Taxation is the cornerstone of national power. Historically, the U.S. has always sought to expand its tax base under deficit pressure. The hedge fund regulatory reform of the 1980s is a prime example of filling fiscal gaps by broadening the coverage of capital gains tax. Now, cryptocurrencies have become the latest target.
3.2 Defending Financial Sovereignty and the Dollar
But this is not just a tax issue. The rise of DeFi and stablecoins challenges the dominance of the dollar in the global payment system. While stablecoins are an extension of the dollar, creating a parallel 'private currency' system by anchoring to the dollar, they also bypass the control of the Federal Reserve and traditional banks. The U.S. government realizes that this decentralized form of currency may pose a long-term threat to its financial sovereignty.
Through tax regulation, the U.S. aims not only to acquire fiscal benefits but also to re-establish control over capital flows and defend the dollar's hegemony.
Part Four: Industry Perspective - Choices and Trade-offs of Practitioners
4.1 Assessment of the Importance of the U.S. Market
As a practitioner in the DeFi project, the first step is to rationally assess the strategic value of the U.S. market to the business. If the platform's main trading volume and user base come from the U.S. market, then exiting the U.S. may mean significant losses. However, if the U.S. market constitutes a low proportion, a complete exit becomes a viable option.

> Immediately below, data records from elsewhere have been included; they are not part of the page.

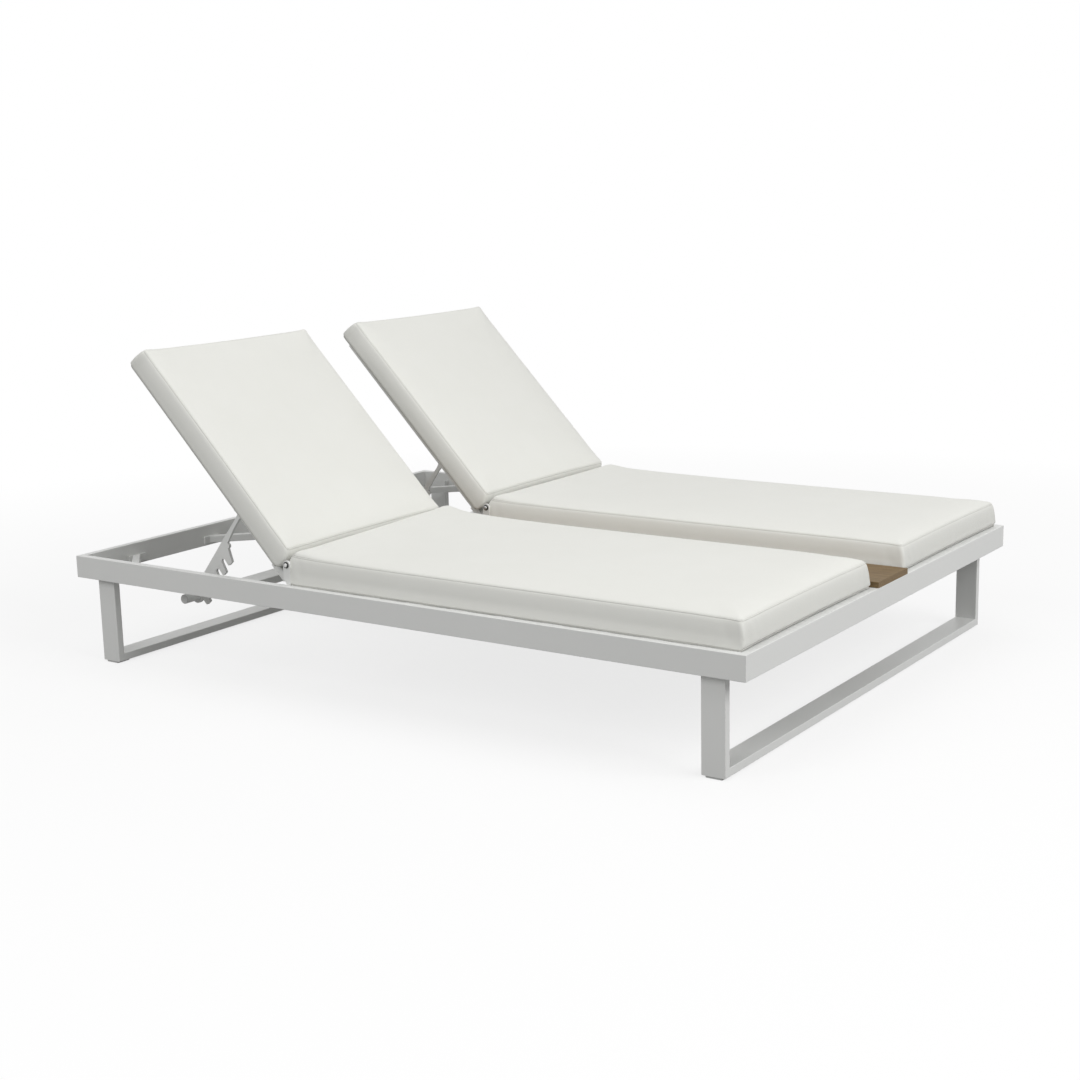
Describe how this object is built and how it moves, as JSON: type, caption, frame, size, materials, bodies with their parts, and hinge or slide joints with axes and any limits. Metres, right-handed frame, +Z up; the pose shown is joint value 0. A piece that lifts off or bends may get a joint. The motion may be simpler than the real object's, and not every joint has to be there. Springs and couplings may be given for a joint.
{
  "type": "double chaise lounger",
  "caption": "Double chaise lounger: low welded frame on sled legs, two cushioned beds either side of a wooden board, each with a back that tilts on notched comb supports.",
  "frame": {"origin": "on the floor, under the middle of the frame", "axes": "+X from the head end to the foot end, +Y from the near lounger to the far one, +Z up"},
  "size_m": [2.05, 1.55, 0.8679],
  "materials": {
    "frame_paint": "satin white powder coat",
    "cushion_fabric": "smooth off-white outdoor cloth",
    "board_wood": "matt brown wood",
    "fastener_steel": "brushed stainless",
    "grey_plastic": "matt",
    "black_plastic": "matt"
  },
  "bodies": {
    "frame": {"centre_board": "board_wood", "far_crossbar": "frame_paint", "far_foot_glide": "grey_plastic", "far_foot_post": "frame_paint", "far_head_glide": "grey_plastic", "far_head_post": "frame_paint", "far_inner_corner_brace": "frame_paint", "far_inner_hinge_ear": "frame_paint", "far_inner_rail": "frame_paint", "far_inner_stub_pin": "fastener_steel", "far_outer_corner_brace": "frame_paint", "far_outer_hinge_ear": "frame_paint", "far_outer_stub_pin": "fastener_steel", "far_seat_cushion": "cushion_fabric", "far_seat_slats": "frame_paint", "far_side_rail": "frame_paint", "foot_rail": "frame_paint", "foot_runner": "frame_paint", "head_rail": "frame_paint", "head_runner": "frame_paint", "near_crossbar": "frame_paint", "near_foot_glide": "grey_plastic", "near_foot_post": "frame_paint", "near_head_glide": "grey_plastic", "near_head_post": "frame_paint", "near_inner_corner_brace": "frame_paint", "near_inner_hinge_ear": "frame_paint", "near_inner_rail": "frame_paint", "near_inner_stub_pin": "fastener_steel", "near_outer_corner_brace": "frame_paint", "near_outer_hinge_ear": "frame_paint", "near_outer_stub_pin": "fastener_steel", "near_seat_cushion": "cushion_fabric", "near_seat_slats": "frame_paint", "near_side_rail": "frame_paint"},
    "near_back": {"near_back_cushion": "cushion_fabric", "near_back_foot_tube": "frame_paint", "near_back_head_tube": "frame_paint", "near_back_slats": "frame_paint", "near_hinge_bolts": "fastener_steel", "near_hinge_washers": "black_plastic", "near_inner_back_side_tube": "frame_paint", "near_outer_back_side_tube": "frame_paint"},
    "far_back": {"far_back_cushion": "cushion_fabric", "far_back_foot_tube": "frame_paint", "far_back_head_tube": "frame_paint", "far_back_slats": "frame_paint", "far_hinge_bolts": "fastener_steel", "far_hinge_washers": "black_plastic", "far_inner_back_side_tube": "frame_paint", "far_outer_back_side_tube": "frame_paint"},
    "near_comb": {"near_comb_tube": "frame_paint", "near_comb_tube_caps": "grey_plastic", "near_inner_comb": "frame_paint", "near_outer_comb": "frame_paint"},
    "far_comb": {"far_comb_tube": "frame_paint", "far_comb_tube_caps": "grey_plastic", "far_inner_comb": "frame_paint", "far_outer_comb": "frame_paint"}
  },
  "joints": [
    {"name": "near_back_hinge", "type": "hinge", "parent": "frame", "child": "near_back", "pos_m": [-0.2737, -0.4275, 0.3454], "axis": [0, 1, 0], "range_deg": [-46, 9]},
    {"name": "near_comb_pivot", "type": "hinge", "parent": "near_back", "child": "near_comb", "pos_m": [-0.46704, -0.4275, 0.46356], "axis": [0, 1, 0], "range_deg": [-18.57, 93.68]},
    {"name": "far_back_hinge", "type": "hinge", "parent": "frame", "child": "far_back", "pos_m": [-0.2737, 0.4275, 0.3454], "axis": [0, 1, 0], "range_deg": [-46, 9]},
    {"name": "far_comb_pivot", "type": "hinge", "parent": "far_back", "child": "far_comb", "pos_m": [-0.46704, 0.4275, 0.46356], "axis": [0, 1, 0], "range_deg": [-18.57, 93.68]}
  ],
  "couplings": [
    {"joint": "near_comb_pivot", "follows": "near_back_hinge", "ratio": -2.03},
    {"joint": "far_comb_pivot", "follows": "far_back_hinge", "ratio": -2.03}
  ]
}
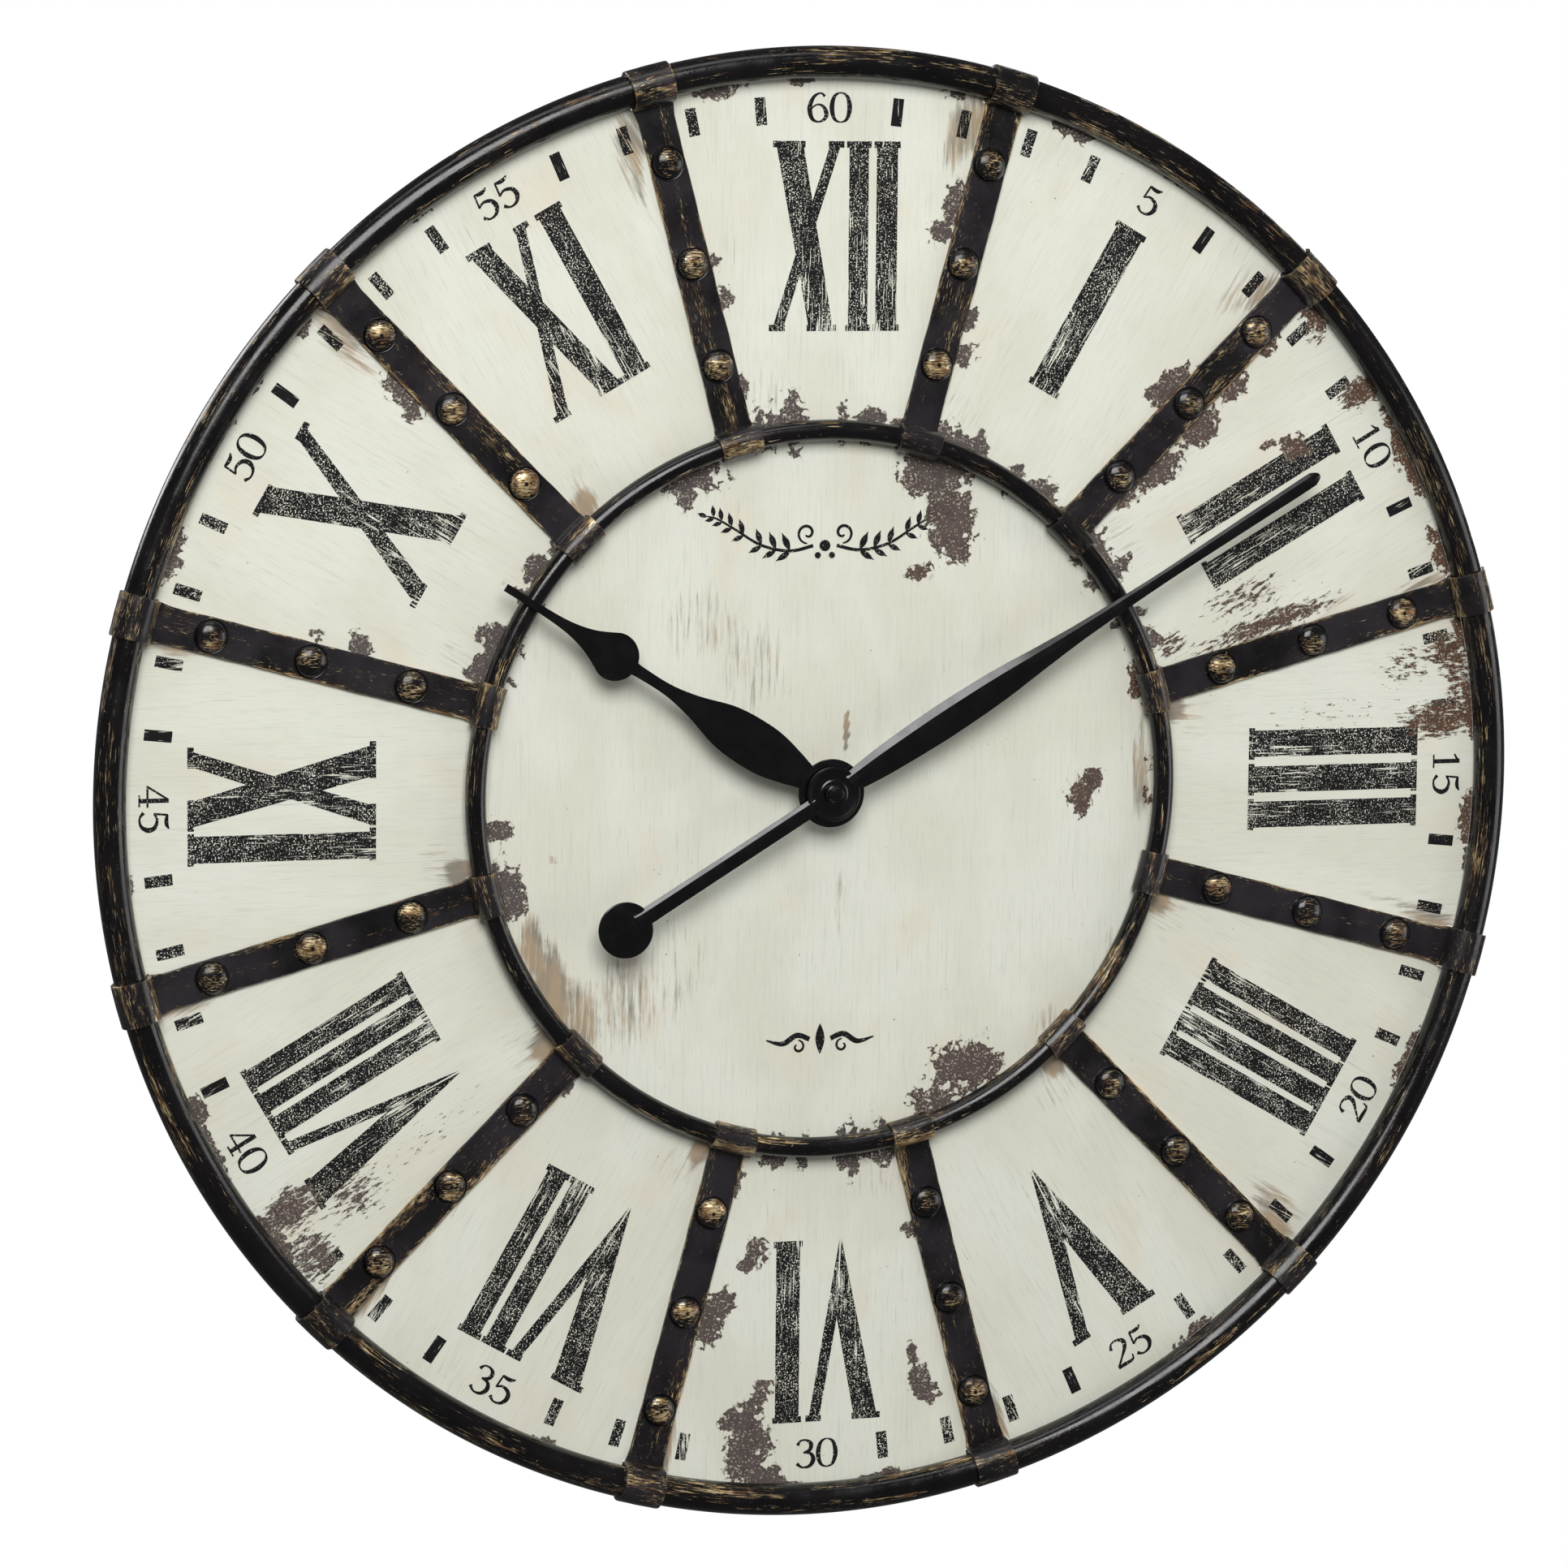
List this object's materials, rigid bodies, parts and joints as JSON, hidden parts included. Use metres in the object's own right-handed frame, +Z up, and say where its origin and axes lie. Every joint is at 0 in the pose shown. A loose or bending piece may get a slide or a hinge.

4.2 Three Major Response Strategies
Partial Compliance: A Compromise Path
Establish U.S. subsidiaries (like Uniswap.US) focused on meeting compliance needs for U.S. users.
Separate the protocol from the front end, reducing legal risks through DAO or other community management methods.
Introduce KYC mechanisms, reporting only necessary information for U.S. users.
Total Exit: Focusing on Global Markets
Implement geographical blocking, restricting U.S. users' access through IP limitations.
Concentrate resources on more cryptocurrency-friendly markets in Asia-Pacific, the Middle East, and Europe.
Complete Decentralization: Upholding Technology and Ideals
Abandon front-end services and fully shift the platform to protocol autonomy.
Develop trustless compliance tools (such as on-chain tax reporting systems) to technically bypass regulations.
Part Five: Deeper Reflections - The Future Game Between Regulation and Freedom
5.1 The Evolution of Legislation and Long-Term Trends
In the short term, the industry may delay the implementation of rules through litigation. But in the long run, the trend towards compliance is difficult to reverse. Regulation will force the DeFi industry to polarize: one end being fully compliant large platforms, and the other end being small decentralized projects that choose to operate secretly.
The United States may adjust its policies under global competitive pressure. If other countries (like Singapore and the UAE) adopt more lenient regulations on cryptocurrencies, the U.S. might relax certain restrictions to attract innovators.
5.2 Philosophical Reflections on Freedom and Control
The core of DeFi is freedom, while the core of government is control. This game has no endpoint. Perhaps the future crypto industry will exist in a form of 'compliant decentralization': where technological innovation coexists with regulatory compromise, and privacy protection alternates with transparency.
Aiying's Conclusion: The Inevitability of History and Industry Choices
This legislation is not an isolated event but a necessary result of the development of American political, economic, and cultural logic. For the DeFi industry, this poses challenges but also opportunities for transformation. At this historical juncture, how to balance compliance and innovation, protect freedom while bearing responsibility is a question that every practitioner must answer.
The future of the crypto industry depends not only on technological advancements but also on how it finds its place between freedom and rules.